** Start of Data lines **

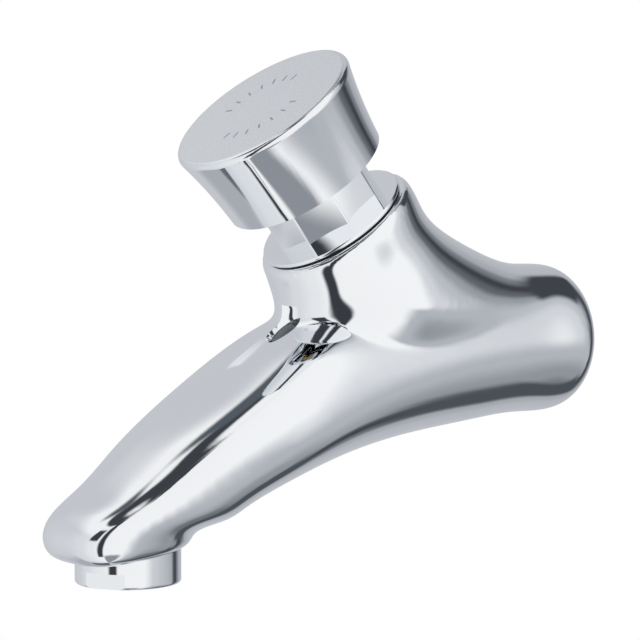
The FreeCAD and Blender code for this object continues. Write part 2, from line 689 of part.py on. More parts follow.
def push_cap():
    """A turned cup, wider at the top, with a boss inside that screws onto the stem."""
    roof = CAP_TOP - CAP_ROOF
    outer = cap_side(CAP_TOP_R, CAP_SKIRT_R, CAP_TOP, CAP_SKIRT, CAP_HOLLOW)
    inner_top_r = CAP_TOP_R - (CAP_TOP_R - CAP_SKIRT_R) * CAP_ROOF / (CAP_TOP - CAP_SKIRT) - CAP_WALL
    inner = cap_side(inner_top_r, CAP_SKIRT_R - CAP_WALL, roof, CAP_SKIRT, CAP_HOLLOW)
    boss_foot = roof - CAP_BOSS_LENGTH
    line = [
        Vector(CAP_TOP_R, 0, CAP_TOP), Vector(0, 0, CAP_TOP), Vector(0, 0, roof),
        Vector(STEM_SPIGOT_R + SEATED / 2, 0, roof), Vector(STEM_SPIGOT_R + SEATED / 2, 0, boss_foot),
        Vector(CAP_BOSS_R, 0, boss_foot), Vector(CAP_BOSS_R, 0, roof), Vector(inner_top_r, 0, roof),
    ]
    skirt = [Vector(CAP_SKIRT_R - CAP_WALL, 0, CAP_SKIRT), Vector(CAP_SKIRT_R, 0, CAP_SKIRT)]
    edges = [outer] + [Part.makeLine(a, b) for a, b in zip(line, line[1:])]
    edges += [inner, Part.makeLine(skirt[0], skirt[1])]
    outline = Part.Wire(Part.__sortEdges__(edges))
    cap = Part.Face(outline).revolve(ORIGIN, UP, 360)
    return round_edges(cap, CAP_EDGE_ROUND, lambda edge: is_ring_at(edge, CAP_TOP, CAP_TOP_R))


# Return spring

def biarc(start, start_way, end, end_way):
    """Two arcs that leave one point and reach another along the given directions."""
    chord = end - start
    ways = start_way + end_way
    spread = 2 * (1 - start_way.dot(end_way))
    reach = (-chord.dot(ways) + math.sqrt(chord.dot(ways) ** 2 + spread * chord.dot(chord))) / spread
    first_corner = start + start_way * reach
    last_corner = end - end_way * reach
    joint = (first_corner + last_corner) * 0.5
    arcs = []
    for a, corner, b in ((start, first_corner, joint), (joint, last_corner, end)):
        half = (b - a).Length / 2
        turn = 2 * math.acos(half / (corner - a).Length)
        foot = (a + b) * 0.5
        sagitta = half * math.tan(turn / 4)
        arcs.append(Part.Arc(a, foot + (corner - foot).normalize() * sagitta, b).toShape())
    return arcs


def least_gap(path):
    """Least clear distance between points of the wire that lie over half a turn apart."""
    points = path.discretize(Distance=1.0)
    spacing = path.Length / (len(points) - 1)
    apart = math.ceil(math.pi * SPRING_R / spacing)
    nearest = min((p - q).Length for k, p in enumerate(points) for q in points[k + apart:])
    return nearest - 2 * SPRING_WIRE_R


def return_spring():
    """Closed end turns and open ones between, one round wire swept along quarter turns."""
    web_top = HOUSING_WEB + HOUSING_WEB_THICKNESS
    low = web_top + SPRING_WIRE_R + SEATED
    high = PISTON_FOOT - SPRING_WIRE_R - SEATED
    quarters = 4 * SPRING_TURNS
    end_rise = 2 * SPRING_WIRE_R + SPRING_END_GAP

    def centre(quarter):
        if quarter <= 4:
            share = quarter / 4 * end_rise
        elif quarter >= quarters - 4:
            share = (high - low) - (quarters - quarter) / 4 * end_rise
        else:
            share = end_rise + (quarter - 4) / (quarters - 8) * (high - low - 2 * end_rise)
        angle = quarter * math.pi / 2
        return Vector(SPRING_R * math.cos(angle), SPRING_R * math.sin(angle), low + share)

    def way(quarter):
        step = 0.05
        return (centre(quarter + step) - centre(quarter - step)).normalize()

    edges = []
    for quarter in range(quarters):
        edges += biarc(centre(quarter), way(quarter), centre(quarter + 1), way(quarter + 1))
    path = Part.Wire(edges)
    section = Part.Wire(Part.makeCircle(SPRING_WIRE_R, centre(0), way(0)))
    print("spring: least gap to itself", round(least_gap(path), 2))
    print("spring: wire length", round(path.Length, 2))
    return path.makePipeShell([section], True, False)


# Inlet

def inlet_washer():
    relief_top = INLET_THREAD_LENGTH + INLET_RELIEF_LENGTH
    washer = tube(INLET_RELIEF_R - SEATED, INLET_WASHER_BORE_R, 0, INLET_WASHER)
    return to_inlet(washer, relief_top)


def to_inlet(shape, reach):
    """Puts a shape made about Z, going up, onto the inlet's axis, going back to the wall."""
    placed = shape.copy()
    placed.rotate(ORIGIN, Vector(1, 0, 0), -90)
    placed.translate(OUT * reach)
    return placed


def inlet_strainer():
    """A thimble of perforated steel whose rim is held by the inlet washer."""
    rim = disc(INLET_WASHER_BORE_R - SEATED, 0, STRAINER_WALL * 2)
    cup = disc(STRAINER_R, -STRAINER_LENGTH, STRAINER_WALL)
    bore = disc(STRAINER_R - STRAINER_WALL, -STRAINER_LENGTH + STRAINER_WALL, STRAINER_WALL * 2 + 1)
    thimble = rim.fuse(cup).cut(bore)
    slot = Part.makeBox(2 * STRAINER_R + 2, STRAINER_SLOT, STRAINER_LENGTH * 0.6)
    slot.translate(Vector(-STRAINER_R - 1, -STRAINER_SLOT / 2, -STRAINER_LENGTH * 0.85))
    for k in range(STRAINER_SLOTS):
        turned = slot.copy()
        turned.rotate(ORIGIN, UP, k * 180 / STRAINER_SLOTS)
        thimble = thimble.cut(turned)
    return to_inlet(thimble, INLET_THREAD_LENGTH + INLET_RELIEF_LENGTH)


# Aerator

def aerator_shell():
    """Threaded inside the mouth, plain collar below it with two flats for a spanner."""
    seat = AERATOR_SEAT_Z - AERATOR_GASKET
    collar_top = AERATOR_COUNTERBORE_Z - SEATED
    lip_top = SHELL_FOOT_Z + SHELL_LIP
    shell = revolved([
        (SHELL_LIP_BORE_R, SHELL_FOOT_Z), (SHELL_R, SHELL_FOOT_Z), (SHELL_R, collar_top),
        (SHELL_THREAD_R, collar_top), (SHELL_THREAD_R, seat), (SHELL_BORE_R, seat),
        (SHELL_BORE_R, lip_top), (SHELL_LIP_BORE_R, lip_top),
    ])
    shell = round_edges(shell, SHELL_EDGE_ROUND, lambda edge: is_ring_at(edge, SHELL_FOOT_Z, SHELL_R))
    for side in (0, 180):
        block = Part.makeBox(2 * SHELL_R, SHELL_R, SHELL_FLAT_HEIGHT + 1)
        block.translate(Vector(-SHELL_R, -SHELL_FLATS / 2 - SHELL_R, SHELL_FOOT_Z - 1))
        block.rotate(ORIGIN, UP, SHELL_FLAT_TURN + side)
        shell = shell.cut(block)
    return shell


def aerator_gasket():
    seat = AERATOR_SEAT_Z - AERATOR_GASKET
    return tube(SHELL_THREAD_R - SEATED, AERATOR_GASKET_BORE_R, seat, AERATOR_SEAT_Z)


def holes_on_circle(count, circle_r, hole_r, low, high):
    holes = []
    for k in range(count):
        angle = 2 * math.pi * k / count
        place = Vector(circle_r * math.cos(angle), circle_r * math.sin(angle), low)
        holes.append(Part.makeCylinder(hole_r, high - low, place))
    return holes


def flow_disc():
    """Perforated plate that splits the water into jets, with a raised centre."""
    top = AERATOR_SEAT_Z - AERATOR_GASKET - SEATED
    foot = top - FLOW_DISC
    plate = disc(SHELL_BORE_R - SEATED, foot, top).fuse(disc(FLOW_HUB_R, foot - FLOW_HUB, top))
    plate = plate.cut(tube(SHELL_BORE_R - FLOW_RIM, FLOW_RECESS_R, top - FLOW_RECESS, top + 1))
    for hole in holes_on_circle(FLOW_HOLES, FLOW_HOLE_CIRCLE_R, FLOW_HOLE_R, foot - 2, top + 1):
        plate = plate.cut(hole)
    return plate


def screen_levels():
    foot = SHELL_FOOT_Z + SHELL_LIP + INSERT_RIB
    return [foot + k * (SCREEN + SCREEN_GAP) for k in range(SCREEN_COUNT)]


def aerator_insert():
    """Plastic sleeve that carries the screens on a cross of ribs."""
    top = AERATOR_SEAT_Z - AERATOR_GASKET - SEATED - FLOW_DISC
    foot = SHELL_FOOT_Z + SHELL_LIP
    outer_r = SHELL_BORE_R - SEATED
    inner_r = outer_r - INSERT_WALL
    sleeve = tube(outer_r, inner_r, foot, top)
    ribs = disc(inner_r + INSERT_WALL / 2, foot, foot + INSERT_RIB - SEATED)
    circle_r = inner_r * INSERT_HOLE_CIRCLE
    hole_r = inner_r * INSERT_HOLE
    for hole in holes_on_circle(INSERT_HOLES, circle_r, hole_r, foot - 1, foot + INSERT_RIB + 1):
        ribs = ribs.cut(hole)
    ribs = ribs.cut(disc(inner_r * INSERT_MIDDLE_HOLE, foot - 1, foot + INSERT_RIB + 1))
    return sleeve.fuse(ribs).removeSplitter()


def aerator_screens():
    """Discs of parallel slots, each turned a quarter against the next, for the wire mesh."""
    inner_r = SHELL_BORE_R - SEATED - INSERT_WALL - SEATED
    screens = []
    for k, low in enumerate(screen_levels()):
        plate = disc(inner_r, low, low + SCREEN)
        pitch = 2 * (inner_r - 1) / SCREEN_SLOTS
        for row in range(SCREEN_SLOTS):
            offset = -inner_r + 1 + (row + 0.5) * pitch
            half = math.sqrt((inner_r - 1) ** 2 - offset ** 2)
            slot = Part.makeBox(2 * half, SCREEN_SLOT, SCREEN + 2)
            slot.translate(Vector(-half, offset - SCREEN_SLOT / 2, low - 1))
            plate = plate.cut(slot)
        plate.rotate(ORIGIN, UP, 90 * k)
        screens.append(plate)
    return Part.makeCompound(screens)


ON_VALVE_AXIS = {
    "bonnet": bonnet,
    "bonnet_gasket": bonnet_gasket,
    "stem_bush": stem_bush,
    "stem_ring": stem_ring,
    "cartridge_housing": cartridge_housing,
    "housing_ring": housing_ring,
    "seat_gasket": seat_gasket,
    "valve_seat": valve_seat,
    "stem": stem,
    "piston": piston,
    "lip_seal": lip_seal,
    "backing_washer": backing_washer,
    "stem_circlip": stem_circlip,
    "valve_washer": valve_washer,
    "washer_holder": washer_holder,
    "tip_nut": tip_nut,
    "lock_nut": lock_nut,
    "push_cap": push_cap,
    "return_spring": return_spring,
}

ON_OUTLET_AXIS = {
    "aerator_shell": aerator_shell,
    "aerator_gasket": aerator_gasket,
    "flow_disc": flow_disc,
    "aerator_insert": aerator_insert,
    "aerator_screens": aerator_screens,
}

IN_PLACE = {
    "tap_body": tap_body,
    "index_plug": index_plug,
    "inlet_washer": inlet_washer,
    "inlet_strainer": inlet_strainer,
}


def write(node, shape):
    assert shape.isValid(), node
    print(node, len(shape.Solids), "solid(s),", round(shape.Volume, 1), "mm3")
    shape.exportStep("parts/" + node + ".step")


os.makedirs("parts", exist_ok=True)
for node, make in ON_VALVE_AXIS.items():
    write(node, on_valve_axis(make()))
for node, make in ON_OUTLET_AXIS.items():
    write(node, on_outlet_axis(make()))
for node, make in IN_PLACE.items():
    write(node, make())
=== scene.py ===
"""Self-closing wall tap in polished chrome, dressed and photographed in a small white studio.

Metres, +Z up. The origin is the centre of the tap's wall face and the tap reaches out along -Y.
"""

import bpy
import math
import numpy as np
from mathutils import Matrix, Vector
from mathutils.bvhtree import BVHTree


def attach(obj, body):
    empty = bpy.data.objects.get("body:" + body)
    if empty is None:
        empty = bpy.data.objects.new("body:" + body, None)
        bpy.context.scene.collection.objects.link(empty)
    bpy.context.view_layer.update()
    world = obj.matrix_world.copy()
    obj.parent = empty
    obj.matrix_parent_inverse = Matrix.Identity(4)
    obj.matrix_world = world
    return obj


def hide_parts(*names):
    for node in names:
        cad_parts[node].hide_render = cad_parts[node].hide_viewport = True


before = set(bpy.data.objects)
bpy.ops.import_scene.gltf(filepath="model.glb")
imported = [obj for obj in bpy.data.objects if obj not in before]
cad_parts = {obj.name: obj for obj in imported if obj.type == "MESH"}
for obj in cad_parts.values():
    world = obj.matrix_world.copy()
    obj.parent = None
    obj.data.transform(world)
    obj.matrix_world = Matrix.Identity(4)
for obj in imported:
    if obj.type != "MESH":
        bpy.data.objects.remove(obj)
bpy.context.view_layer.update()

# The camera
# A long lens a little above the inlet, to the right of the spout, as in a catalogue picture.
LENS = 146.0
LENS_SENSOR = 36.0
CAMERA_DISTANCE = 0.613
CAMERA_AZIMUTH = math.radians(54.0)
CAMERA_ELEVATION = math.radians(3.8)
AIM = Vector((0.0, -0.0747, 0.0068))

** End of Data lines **
** Start of Data lines **

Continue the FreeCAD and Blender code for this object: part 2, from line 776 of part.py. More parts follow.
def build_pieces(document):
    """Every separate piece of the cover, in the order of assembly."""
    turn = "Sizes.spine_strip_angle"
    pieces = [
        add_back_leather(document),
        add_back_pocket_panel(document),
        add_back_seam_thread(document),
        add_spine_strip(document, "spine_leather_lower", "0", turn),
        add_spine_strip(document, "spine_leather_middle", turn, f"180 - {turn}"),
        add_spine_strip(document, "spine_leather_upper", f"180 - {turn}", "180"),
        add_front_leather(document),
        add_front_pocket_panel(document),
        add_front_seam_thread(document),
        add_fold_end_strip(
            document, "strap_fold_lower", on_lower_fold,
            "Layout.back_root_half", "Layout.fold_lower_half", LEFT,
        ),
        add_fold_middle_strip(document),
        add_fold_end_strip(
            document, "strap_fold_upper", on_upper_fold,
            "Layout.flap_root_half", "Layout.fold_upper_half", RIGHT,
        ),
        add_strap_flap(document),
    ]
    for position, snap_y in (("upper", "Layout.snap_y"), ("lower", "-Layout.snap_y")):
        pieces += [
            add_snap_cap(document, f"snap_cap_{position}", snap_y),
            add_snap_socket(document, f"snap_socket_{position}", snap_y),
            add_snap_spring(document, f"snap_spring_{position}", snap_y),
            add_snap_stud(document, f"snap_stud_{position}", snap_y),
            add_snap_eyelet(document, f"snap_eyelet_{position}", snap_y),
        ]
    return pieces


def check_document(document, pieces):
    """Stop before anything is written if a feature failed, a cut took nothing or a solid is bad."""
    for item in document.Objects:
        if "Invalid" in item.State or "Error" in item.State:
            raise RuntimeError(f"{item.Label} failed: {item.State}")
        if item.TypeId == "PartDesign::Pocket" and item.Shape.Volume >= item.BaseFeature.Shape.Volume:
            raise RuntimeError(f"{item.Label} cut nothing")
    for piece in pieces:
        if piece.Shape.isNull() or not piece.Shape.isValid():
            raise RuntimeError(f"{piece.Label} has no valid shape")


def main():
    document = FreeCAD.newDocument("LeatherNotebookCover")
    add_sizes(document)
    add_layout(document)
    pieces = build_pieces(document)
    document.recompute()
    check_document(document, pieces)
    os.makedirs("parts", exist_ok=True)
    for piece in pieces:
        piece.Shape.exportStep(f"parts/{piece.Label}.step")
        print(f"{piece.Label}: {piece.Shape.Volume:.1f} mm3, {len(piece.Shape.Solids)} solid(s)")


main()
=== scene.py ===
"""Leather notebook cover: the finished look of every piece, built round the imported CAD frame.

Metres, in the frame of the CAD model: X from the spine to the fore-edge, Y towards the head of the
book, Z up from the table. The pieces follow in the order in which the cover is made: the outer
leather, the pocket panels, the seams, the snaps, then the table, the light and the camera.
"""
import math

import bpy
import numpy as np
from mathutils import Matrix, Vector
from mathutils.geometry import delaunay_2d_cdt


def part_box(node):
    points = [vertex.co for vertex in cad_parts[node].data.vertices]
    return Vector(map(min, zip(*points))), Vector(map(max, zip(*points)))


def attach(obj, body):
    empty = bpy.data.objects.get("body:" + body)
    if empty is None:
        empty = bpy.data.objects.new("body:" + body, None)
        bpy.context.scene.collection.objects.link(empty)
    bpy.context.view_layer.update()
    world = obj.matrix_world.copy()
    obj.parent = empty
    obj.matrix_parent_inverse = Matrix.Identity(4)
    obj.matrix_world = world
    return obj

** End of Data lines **

▶ Objective: Repeat the entries above verbatim, but only from the line that has "The FreeCAD and Blender code for this object continues." down to the line that has "return round_edges(cap, CAP_EDGE_ROUND, lambda", inclusive.

▶ Written answer:
The FreeCAD and Blender code for this object continues. Write part 2, from line 689 of part.py on. More parts follow.
def push_cap():
    """A turned cup, wider at the top, with a boss inside that screws onto the stem."""
    roof = CAP_TOP - CAP_ROOF
    outer = cap_side(CAP_TOP_R, CAP_SKIRT_R, CAP_TOP, CAP_SKIRT, CAP_HOLLOW)
    inner_top_r = CAP_TOP_R - (CAP_TOP_R - CAP_SKIRT_R) * CAP_ROOF / (CAP_TOP - CAP_SKIRT) - CAP_WALL
    inner = cap_side(inner_top_r, CAP_SKIRT_R - CAP_WALL, roof, CAP_SKIRT, CAP_HOLLOW)
    boss_foot = roof - CAP_BOSS_LENGTH
    line = [
        Vector(CAP_TOP_R, 0, CAP_TOP), Vector(0, 0, CAP_TOP), Vector(0, 0, roof),
        Vector(STEM_SPIGOT_R + SEATED / 2, 0, roof), Vector(STEM_SPIGOT_R + SEATED / 2, 0, boss_foot),
        Vector(CAP_BOSS_R, 0, boss_foot), Vector(CAP_BOSS_R, 0, roof), Vector(inner_top_r, 0, roof),
    ]
    skirt = [Vector(CAP_SKIRT_R - CAP_WALL, 0, CAP_SKIRT), Vector(CAP_SKIRT_R, 0, CAP_SKIRT)]
    edges = [outer] + [Part.makeLine(a, b) for a, b in zip(line, line[1:])]
    edges += [inner, Part.makeLine(skirt[0], skirt[1])]
    outline = Part.Wire(Part.__sortEdges__(edges))
    cap = Part.Face(outline).revolve(ORIGIN, UP, 360)
    return round_edges(cap, CAP_EDGE_ROUND, lambda edge: is_ring_at(edge, CAP_TOP, CAP_TOP_R))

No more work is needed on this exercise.